WORK TO BE COMPLETED
Set down each line from the one containing "tree = skin_tree(torso)" to the one containing "before = set(bpy.data.objects)", inclusive, exactly as written and with nothing further.

********************

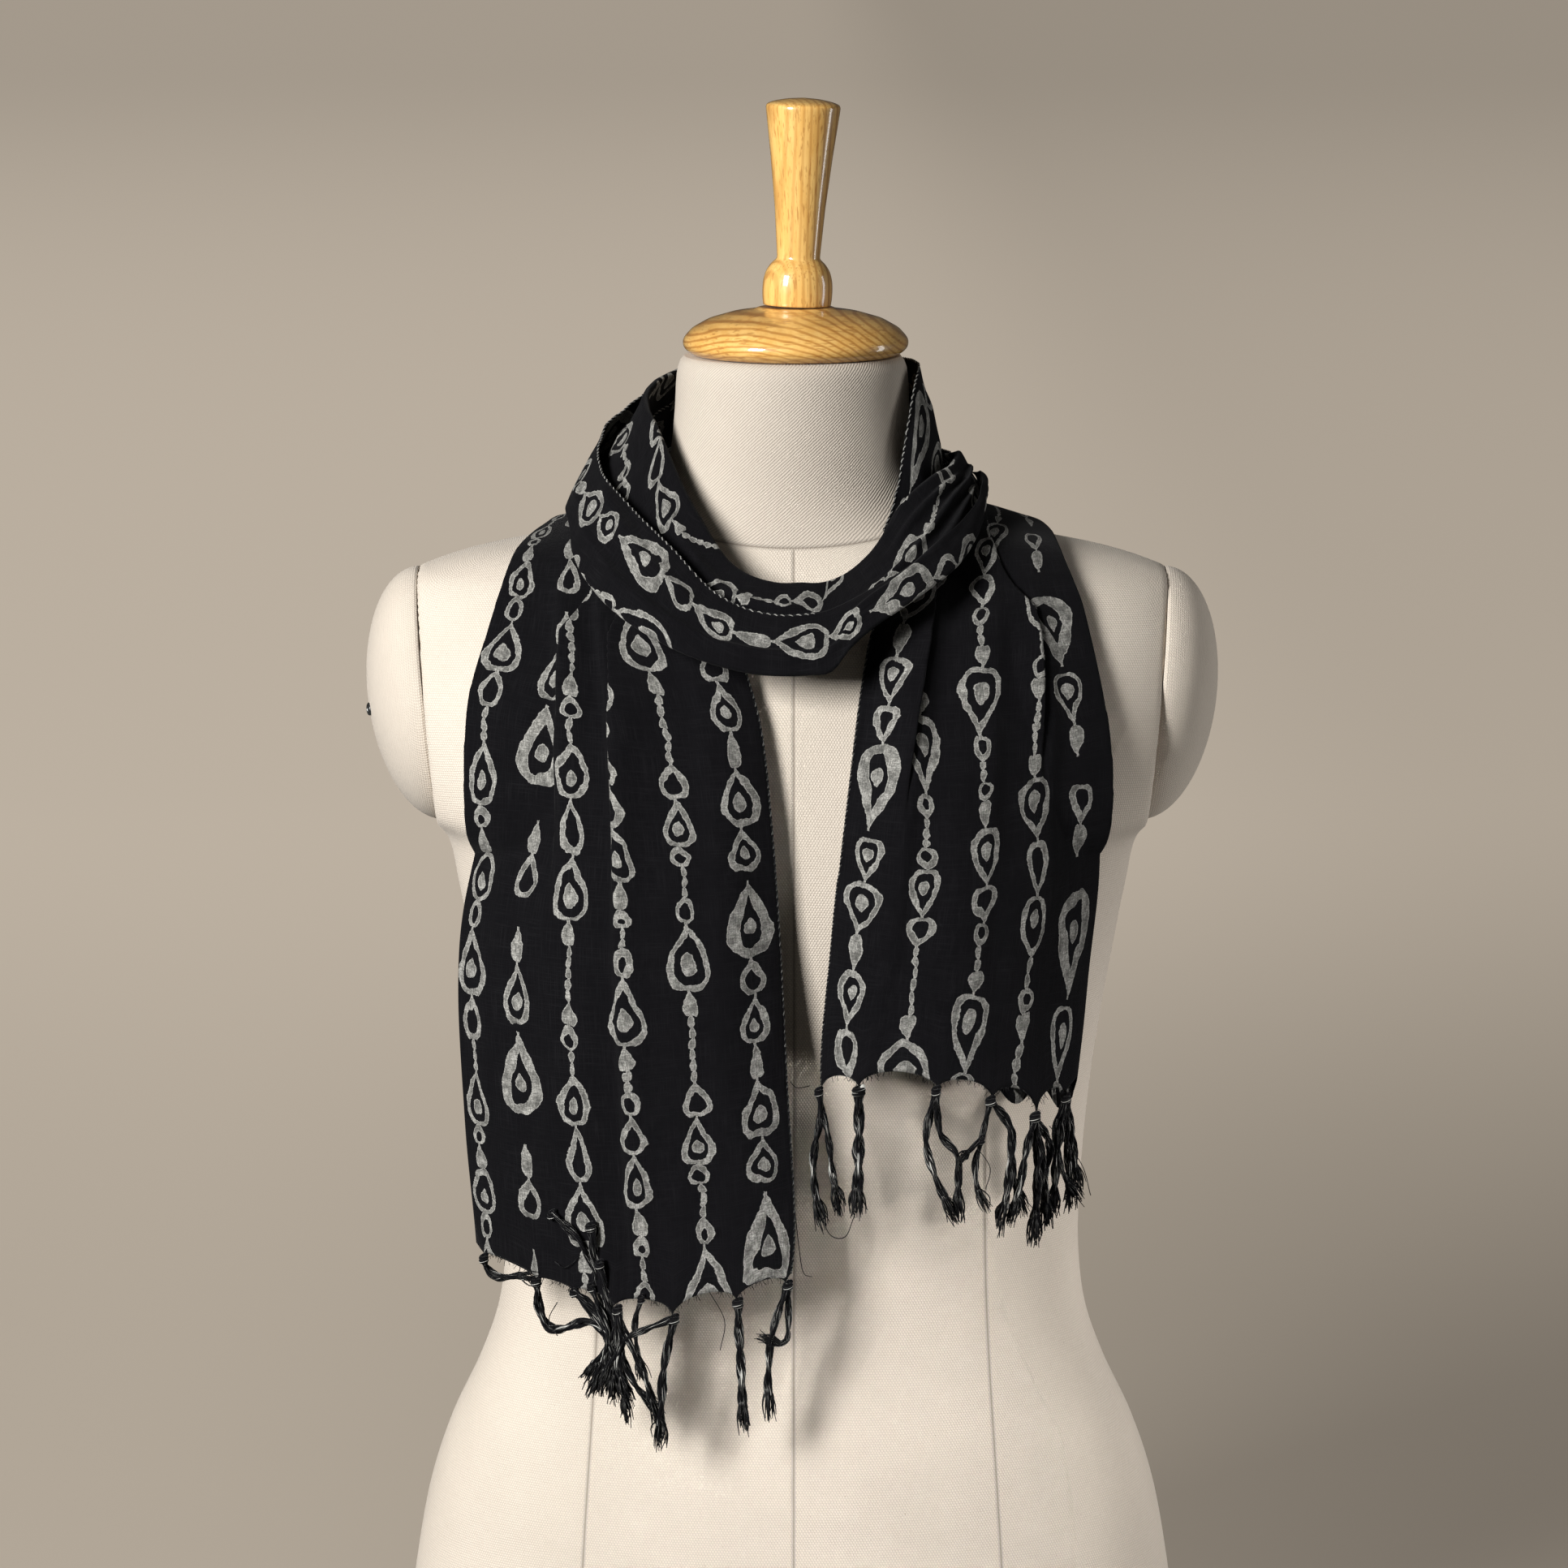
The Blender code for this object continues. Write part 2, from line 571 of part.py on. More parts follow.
def grow_strand(points, root, row, along):
    """Sides and end of one four-sided strand that grows from a root face."""
    _place, length, drift_x, drift_y = row
    corner = [np.array(points[k]) for k in root]
    centre = sum(corner) / 4
    across = np.array((along[1], -along[0], 0.0))
    faces = []
    last = root
    shares = (0.06, 0.2, 0.4, 0.6, 0.8, 0.9, 1.0)
    widths = (1.0, 0.75, 0.85, 0.75, 0.85, 1.15, 0.7)
    for share, width in zip(shares, widths):
        middle = centre + np.array((drift_x * share ** 1.5, drift_y * share ** 1.3, -length * share))
        half = STRAND_WIDTH * width / 2
        first = len(points)
        points += [middle - along * half + across * half, middle + along * half + across * half,
                   middle + along * half - across * half, middle - along * half - across * half]
        ring = (first, first + 1, first + 2, first + 3)
        for k in range(4):
            n = (k + 1) % 4
            faces.append((last[k], last[n], ring[n], ring[k]))
        last = ring
    faces.append(last)
    return faces


def main():
    for old in list(bpy.data.objects):
        bpy.data.objects.remove(old, do_unlink=True)
    parts = bpy.data.collections.new("stole_on_dress_form")
    bpy.context.scene.collection.children.link(parts)

    canvas = material("form_canvas", (0.73, 0.66, 0.56), 0.9)
    wood = material("varnished_wood", (0.62, 0.36, 0.12), 0.25)
    torso = build_torso(canvas, parts)
    build_arm_cap("arm_cap_left", -1, canvas.copy(), parts)
    build_arm_cap("arm_cap_right", 1, canvas.copy(), parts)
    build_turned("neck_plate", PLATE_PROFILE, NECK_TOP, wood, parts)
    handle = build_turned("cap_handle", HANDLE_PROFILE, NECK_TOP + HANDLE_FOOT, wood.copy(), parts)
    handle.rotation_euler = (0.0, math.radians(HANDLE_LEAN), 0.0)

    tree = skin_tree(torso)
    cotton = material("printed_cotton", (0.012, 0.012, 0.016), 0.85)
    left = tail_grid(TAIL_LEFT, PLEATS_LEFT, tree, -1)
    right = tail_grid(TAIL_RIGHT, PLEATS_RIGHT, tree, 1)
    cloth_object("tail_left", left, cotton, parts)
    cloth_object("tail_right", right, cotton.copy(), parts)
    cloth_object("loop_front", loop_grid(), cotton.copy(), parts)
    cloth_object("neck_band_lower", band_grid(BAND_LOWER, tree), cotton.copy(), parts)
    cloth_object("neck_band_upper", band_grid(BAND_UPPER, tree), cotton.copy(), parts)
    build_fringe("fringe_left", left[0][:TAIL_FRONT], TASSELS_LEFT, cotton.copy(), parts)
    build_fringe("fringe_right", right[0][:TAIL_FRONT], TASSELS_RIGHT, cotton.copy(), parts)


main()
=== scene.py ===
"""A printed cotton stole, worn on a canvas dress form with a turned wood cap."""
import math

import bpy
import numpy as np
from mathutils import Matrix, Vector, noise
from mathutils.bvhtree import BVHTree


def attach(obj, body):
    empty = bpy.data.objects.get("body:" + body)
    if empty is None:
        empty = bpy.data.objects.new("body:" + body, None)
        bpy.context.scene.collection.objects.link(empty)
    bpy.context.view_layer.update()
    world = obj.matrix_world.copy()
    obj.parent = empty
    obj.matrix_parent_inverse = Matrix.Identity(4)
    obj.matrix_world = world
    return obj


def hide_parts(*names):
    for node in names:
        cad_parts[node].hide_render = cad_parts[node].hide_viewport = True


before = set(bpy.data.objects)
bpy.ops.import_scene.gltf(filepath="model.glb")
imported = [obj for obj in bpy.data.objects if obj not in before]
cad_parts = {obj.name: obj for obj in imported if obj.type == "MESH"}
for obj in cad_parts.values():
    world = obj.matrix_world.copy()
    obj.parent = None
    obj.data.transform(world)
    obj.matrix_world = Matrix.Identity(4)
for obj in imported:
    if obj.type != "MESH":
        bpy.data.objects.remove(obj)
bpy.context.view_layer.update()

MM = 0.001
TURN = 2 * math.pi
rng = np.random.default_rng(11)

# ---- sizes shared with the solids, millimetres ----
NECK_TOP = 664.0
NECK_RADIUS = 54.5
ARM_PLANE_X, ARM_PLANE_LEAN = 170.5, 0.09
ARM_MIDDLE_Z, ARM_HALF_HEIGHT, ARM_HALF_DEPTH = 504.0, 60.0, 57.0
ARM_TRIM, ARM_BULGE = 8.0, 30.0
BUST_RISE, BUST_X, BUST_Z = 9.0, 72.0, 432.0
BUST_SPREAD_X, BUST_SPREAD_Z = 42.0, 52.0
HANDLE_FOOT, HANDLE_LEAN = 23.4, 1.8
SEAM_GAP = 0.3
RIVET = (-198.7, -18.0, 499.0)

# ---- the cloth's own sizes ----
CLOTH = 0.45              # thickness of the cotton as it is shown
LAYER_STEP = 2.8          # between the layers of a turned fold
LAID_STEP = 1.5           # between the layers of a fold laid flat
LAID_WIDTH = 13.0         # the most cloth that one laid fold hides
BODY_CLEAR, TAIL_CLEAR = 2.2, 5.8           # hidden layers and tails keep this far off the form
PRESS_LOW, PRESS_HIGH = 540.0, 572.0        # between these heights the cowl presses the tails flat
PRESS_SHARE, FOLD_PRESS = 0.85, 0.5         # how far it flattens their ridges and their folds
KNOT_PULL, KNOT_WIDTH, KNOT_HEIGHT = 0.95, 10.0, 12.0
HEM_HEIGHT = 22.0         # how far up the layer behind swings with its hem
SIDE_FOLD = 4.0           # width of cloth that runs round a tail's outer fold
LEFT_CUT, RIGHT_CUT = 172.0, 150.0          # width of cloth in each tail's front layer
LEFT_COLUMNS, RIGHT_COLUMNS = 130, 118      # points across each tail's front layer
LOW_BAND_FROM, COWL_FROM, HIGH_BAND_FROM = 380.0, 600.0, 1000.0     # how far along the cloth each starts
CLOTH_LENGTH = 1500.0
THREAD_LEAD = (0.31, 0.87, 0.38)            # a direction that no thread runs along
SPUN_TO = 0.86            # share of a tassel that is wound, the rest is frayed
HAIRS, HAIRS_WIDER = 17, 11                 # frayed ends of a tassel, and how many more for each mm of radius
NEAR_KNOT_X, NEAR_KNOT_Z = 8.0, 12.0        # a strand that starts this near a knot hangs from it
OVER_FROM = 252.0         # strands lie over the left hem above this height
SWAY_IN, SWAY_OVER = 7.0, 70.0              # how far a strand's end hangs inward, for how long a strand
FUZZ = 170                # short ends of yarn along each hem
SELVEDGE_TO = 6.0         # angle where the cowl's selvedge turns under
SELVEDGE_PITCH = 3.4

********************

EXPECTED OUTPUT
    tree = skin_tree(torso)
    cotton = material("printed_cotton", (0.012, 0.012, 0.016), 0.85)
    left = tail_grid(TAIL_LEFT, PLEATS_LEFT, tree, -1)
    right = tail_grid(TAIL_RIGHT, PLEATS_RIGHT, tree, 1)
    cloth_object("tail_left", left, cotton, parts)
    cloth_object("tail_right", right, cotton.copy(), parts)
    cloth_object("loop_front", loop_grid(), cotton.copy(), parts)
    cloth_object("neck_band_lower", band_grid(BAND_LOWER, tree), cotton.copy(), parts)
    cloth_object("neck_band_upper", band_grid(BAND_UPPER, tree), cotton.copy(), parts)
    build_fringe("fringe_left", left[0][:TAIL_FRONT], TASSELS_LEFT, cotton.copy(), parts)
    build_fringe("fringe_right", right[0][:TAIL_FRONT], TASSELS_RIGHT, cotton.copy(), parts)


main()
=== scene.py ===
"""A printed cotton stole, worn on a canvas dress form with a turned wood cap."""
import math

import bpy
import numpy as np
from mathutils import Matrix, Vector, noise
from mathutils.bvhtree import BVHTree


def attach(obj, body):
    empty = bpy.data.objects.get("body:" + body)
    if empty is None:
        empty = bpy.data.objects.new("body:" + body, None)
        bpy.context.scene.collection.objects.link(empty)
    bpy.context.view_layer.update()
    world = obj.matrix_world.copy()
    obj.parent = empty
    obj.matrix_parent_inverse = Matrix.Identity(4)
    obj.matrix_world = world
    return obj


def hide_parts(*names):
    for node in names:
        cad_parts[node].hide_render = cad_parts[node].hide_viewport = True


before = set(bpy.data.objects)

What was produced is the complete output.